In 1997, Gregorian assumed the presidency of the Carnegie Corporation of New York, the foundation created by Andrew Carnegie in 1911 to promote education and peace. After decades as a supplicant, raising $1 billion for universities and libraries, he became a benefactor, starting with an endowment of $1.5 billion that grew to $3.5 billion over his tenure.

His grants strengthened education, international security, democratic institutions and global development. Domestically, he emphasized reforms in teacher training and liberal arts education; abroad, he stressed scholarships for social sciences and humanities.

Gregorian also advised philanthropists, including Bill and Melinda Gates, Walter H. Annenberg and officials of the J. Paul Getty Trust. In 1998, President Bill Clinton awarded him the National Humanities Medal, and in 2004 President George W. Bush conferred on him the Presidential Medal of Freedom, the nation’s highest civilian honor.

In addition to his memoir, he wrote “The Emergence of Modern Afghanistan: Politics of Reform and Modernization, 1880-1946” (1969); “Islam: A Mosaic, Not a Monolith” (2004) and many articles on history and global affairs.

Gregorian, who often recalled the kindness of strangers, said that after landing in New York in 1956 to start life in America, he lost his plane ticket to San Francisco.
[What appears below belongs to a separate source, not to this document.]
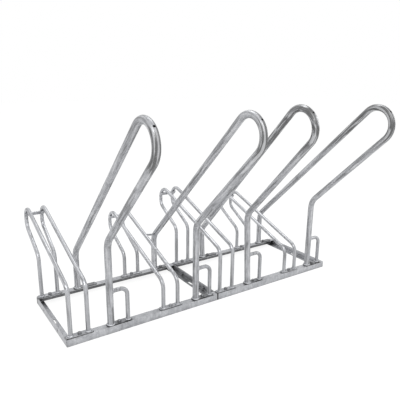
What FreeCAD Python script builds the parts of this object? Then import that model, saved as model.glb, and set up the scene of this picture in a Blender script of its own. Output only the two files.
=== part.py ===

He was due to register the next day at Stanford. His future seemed to hang in the balance. In faltering English, he poured out his desperation to an airport ticket agent.

The man hesitated, saying something about regulations. Then he softened.

“I have never done what I am about to do,” the agent said. He stamped the young man’s empty ticket envelope and told him to stay on the plane — a four-stop, 14-hour flight — to avoid discovery.

“I never forgot that man,” Gregorian said in the 2019 interview. “He gave me my future. For years, I wanted to thank him but couldn’t find him. I told the story in my book to thank him — and now my conscience is clear.”